Many advertisers place the highest value on readers with individual subscriptions, who account for more than 60 percent of circulation at The Journal and The Times, but less than 14 percent at USA Today.
Gannett does not break out figures for individual newspapers, but it has said that USA Today’s first year in the black was 1993, when circulation reached 1.6 million. Company executives say that it continues to make healthy profits, even though it does not have the 20 percent margins of many of their smaller papers.
Through the 1980s and 1990s, as its people became more experienced and the staff expanded, the paper became more serious. Official Washington and big business began to see it as a force to reckon with.
In the 1990s, Peter S. Prichard, the top editor, and David Mazzarella, who succeeded him, and then-publisher Tom Curley accelerated the push toward hard news. USA Today’s leaders said they found that increasing hard news drove up circulation. In a perverse sign of its growing stature, a journalistic scandal in 2003 and 2004 over fabrications by Jack Kelley, a star foreign correspondent, drew national attention.

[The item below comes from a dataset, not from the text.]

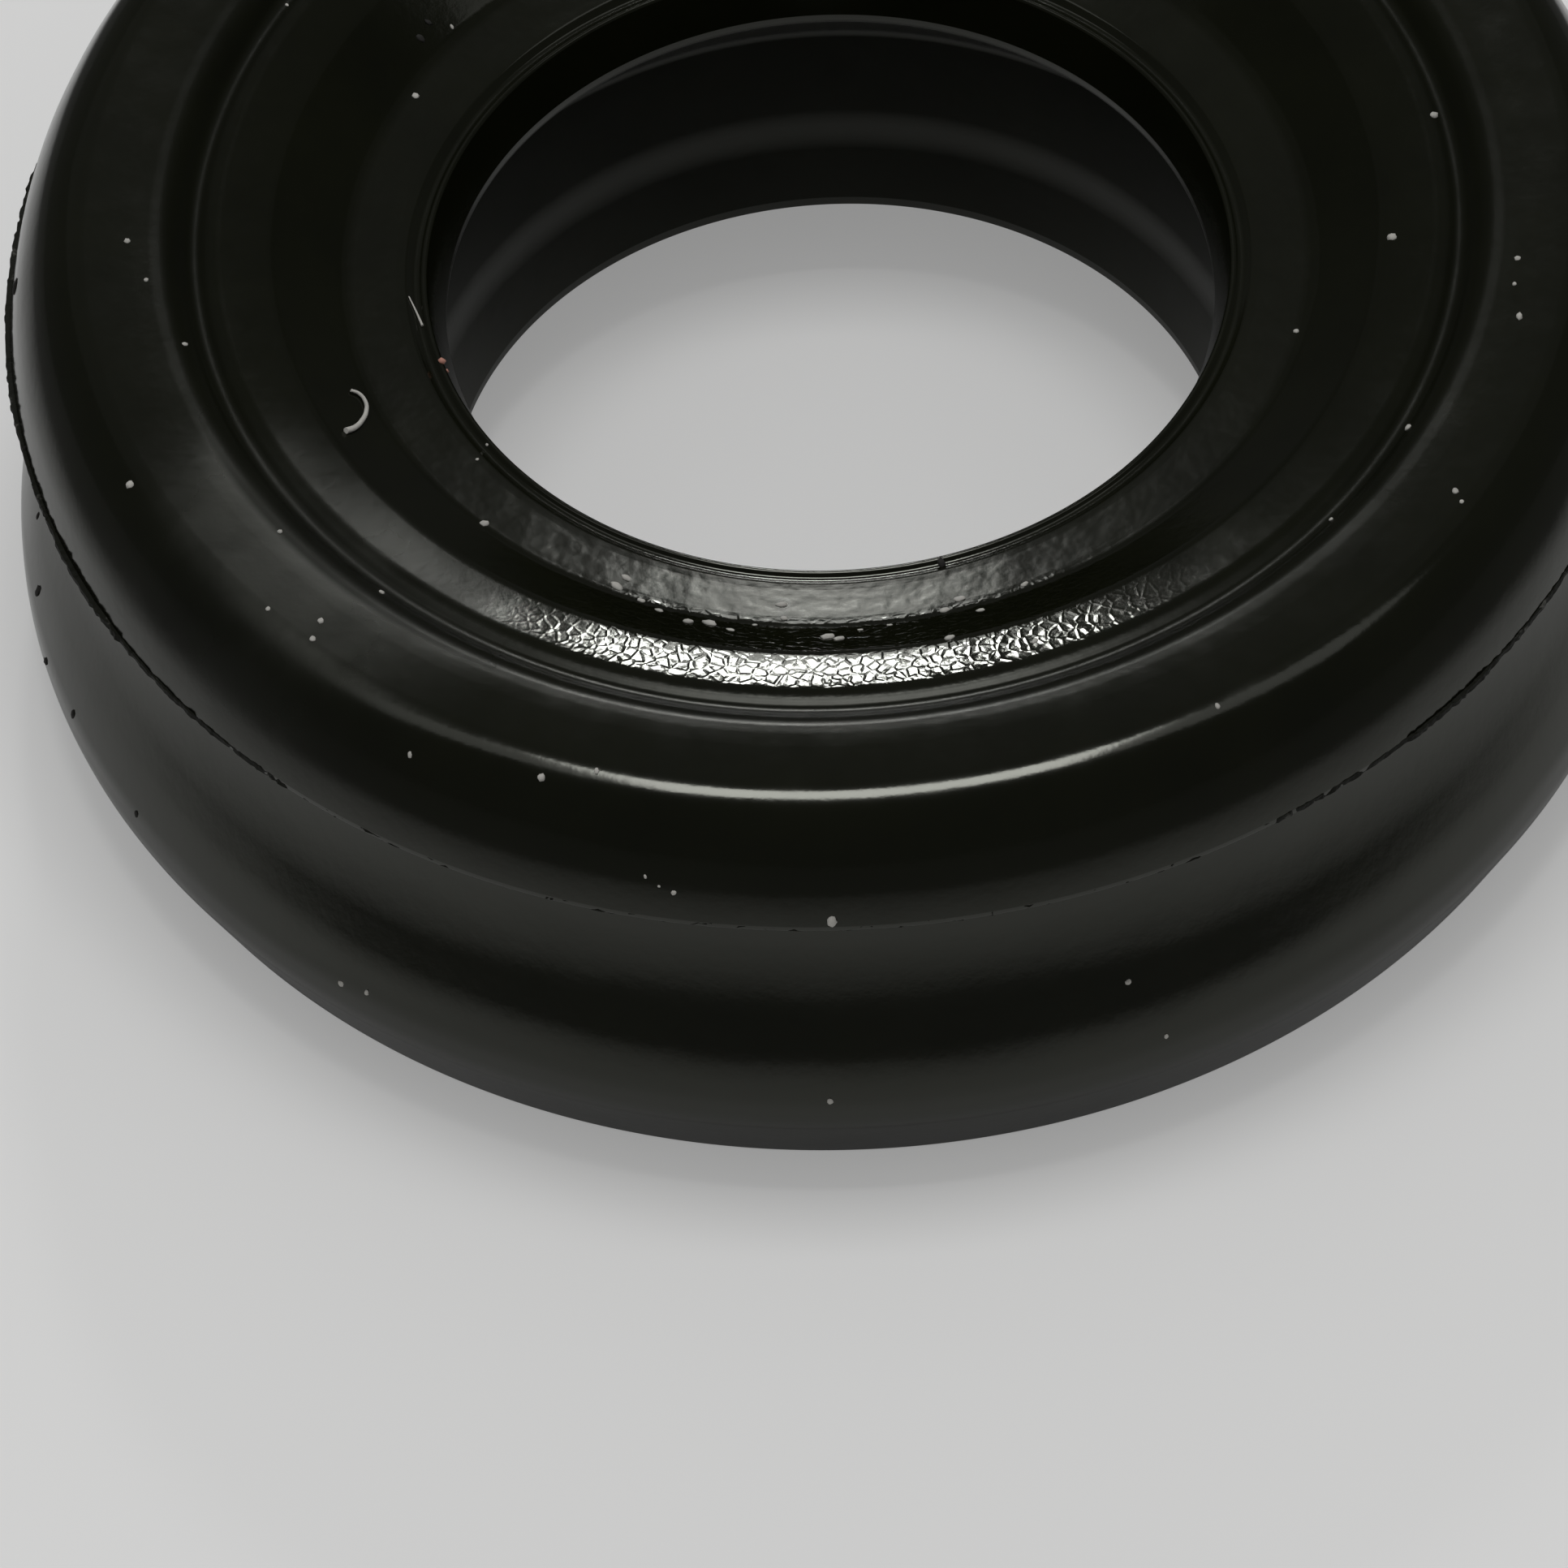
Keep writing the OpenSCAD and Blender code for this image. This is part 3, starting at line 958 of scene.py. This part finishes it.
def add_light(name, azimuth, elevation, distance, size, power):
    """A soft area light that faces the ring; azimuth 0 is the camera's side, 90 the right."""
    turn = math.radians(azimuth)
    rise = math.radians(elevation)
    way = Vector((math.sin(turn) * math.cos(rise), -math.cos(turn) * math.cos(rise), math.sin(rise)))
    centre = Vector((0, 0, TOP.z))
    bpy.ops.object.light_add(type="AREA", location=centre + distance * way)
    light = bpy.context.object
    light.name = name
    light.rotation_euler = (-way).to_track_quat("-Z", "Y").to_euler()
    light.data.shape = "RECTANGLE"
    light.data.size, light.data.size_y = size
    light.data.energy = power


def floor_material(stage):
    """A pale matt floor that keeps the ring's shadow, and darkens far off in what the rubber mirrors."""
    nodes = Nodes("studio_floor")
    nodes.set("Roughness", 0.9)
    nodes.set("Specular IOR Level", 0.0)
    away = nodes.add("ShaderNodeVectorMath", operation="LENGTH")
    nodes.tree.links.new(nodes.place, away.inputs[0])
    far = nodes.ramp(away.outputs["Value"], *DARK_FROM, low=DARK_LEAST)
    path = nodes.add("ShaderNodeLightPath")
    dark = nodes.math("MULTIPLY", far, path.outputs["Is Glossy Ray"])
    nodes.set("Base Color", nodes.blend(dark, stage.floor, DARK_FLOOR))
    backdrop = nodes.add("ShaderNodeEmission", Color=(*tone(stage.floor, BACKDROP_TONE), 1.0))
    seen = nodes.math("MULTIPLY", path.outputs["Is Camera Ray"], stage.backdrop)
    mix = nodes.add("ShaderNodeMixShader", Fac=seen)
    nodes.tree.links.new(nodes.shader.outputs[0], mix.inputs[1])
    nodes.tree.links.new(backdrop.outputs[0], mix.inputs[2])
    nodes.tree.links.new(mix.outputs[0], nodes.tree.nodes["Material Output"].inputs["Surface"])
    return nodes.material


def studio_world(stage):
    """An even pale room that the rubber's gloss mirrors as a dim one."""
    world = bpy.data.worlds.new("studio")
    world.use_nodes = True
    tree = world.node_tree
    path = tree.nodes.new("ShaderNodeLightPath")
    level = tree.nodes.new("ShaderNodeMapRange")
    level.inputs["To Min"].default_value = stage.ambient
    level.inputs["To Max"].default_value = stage.mirrored
    tree.links.new(path.outputs["Is Glossy Ray"], level.inputs["Value"])
    background = tree.nodes["Background"]
    background.inputs["Color"].default_value = (1.0, 1.0, 1.0, 1.0)
    tree.links.new(level.outputs[0], background.inputs["Strength"])
    return world


class SEAL_OT_stage(bpy.types.Operator):
    """Sets up the floor, the lights, the world and the camera"""

    bl_idname = "seal.stage"
    bl_label = "Stage"
    bl_options = {"REGISTER", "UNDO"}

    def execute(self, context):
        stage = context.scene.seal_stage
        deselect_all()
        bpy.ops.mesh.primitive_plane_add(size=2.0, location=(0, 0, BASE.z))
        floor = bpy.context.object
        floor.name = "studio_floor"
        place_at_origin(floor)
        floor.data.materials.append(floor_material(stage))
        for light in LIGHTS:
            add_light(*light)
        context.scene.world = studio_world(stage)
        context.scene.view_settings.view_transform = "Standard"
        add_camera(stage)
        return {"FINISHED"}


class SEAL_PT_panel(bpy.types.Panel):
    """Lists the pieces of the seal and its stage"""

    bl_idname = "SEAL_PT_panel"
    bl_label = "Shaft Seal"
    bl_space_type = "VIEW_3D"
    bl_region_type = "UI"
    bl_category = "Shaft Seal"

    def draw(self, context):
        for group in (context.scene.seal_section, context.scene.rubber_finish, context.scene.seal_stage):
            box = self.layout.box()
            for name in group.__annotations__:
                box.prop(group, name)
        for piece in PIECES:
            self.layout.operator(piece.bl_idname)


PIECES = (SEAL_OT_ring, SEAL_OT_flash, SEAL_OT_dust, SEAL_OT_fibres, SEAL_OT_stage)
GROUPS = {"seal_section": SealSection, "rubber_finish": RubberFinish, "seal_stage": StageSetup}


def register():
    for group in GROUPS.values():
        bpy.utils.register_class(group)
    for piece in (*PIECES, SEAL_PT_panel):
        bpy.utils.register_class(piece)
    for name, group in GROUPS.items():
        setattr(bpy.types.Scene, name, bpy.props.PointerProperty(type=group))


def unregister():
    for name in GROUPS:
        delattr(bpy.types.Scene, name)
    for piece in (SEAL_PT_panel, *PIECES):
        bpy.utils.unregister_class(piece)
    for group in GROUPS.values():
        bpy.utils.unregister_class(group)


def main():
    register()
    bpy.ops.seal.ring()
    bpy.ops.seal.flash()
    bpy.ops.seal.dust()
    bpy.ops.seal.fibres()
    bpy.ops.seal.stage()


if __name__ == "__main__":
    main()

But in many ways, USA Today remains different from its competitors, down to its location. It is headquartered not in a major city, but in a wooded patch of McLean, Va., a suburb of Washington. The news staff has grown to more than 500 people — among the nation’s biggest, but less than half that of The Times, and far smaller than those of The Journal, The Washington Post or The Los Angeles Times.
“The majority of our readers don’t read us every day, so there is no expectation of incremental coverage,” said Ken Paulson, editor since 2004. “We can pick our spots, and we don’t have to cover a story every step of the way.”
In fact, Mr. Paulson has explicitly told his staff to get away from one of the dutiful habits he says crept in over the last decade — matching big stories reported by competitors. “We want to run stories that nobody else has, where we’re driving the conversation,” he said.
But the chip on their collective shoulder is still there. “We have never won a Pulitzer Prize, which really doesn’t matter,” he said. “But it would be nice to get rid of that asterisk.”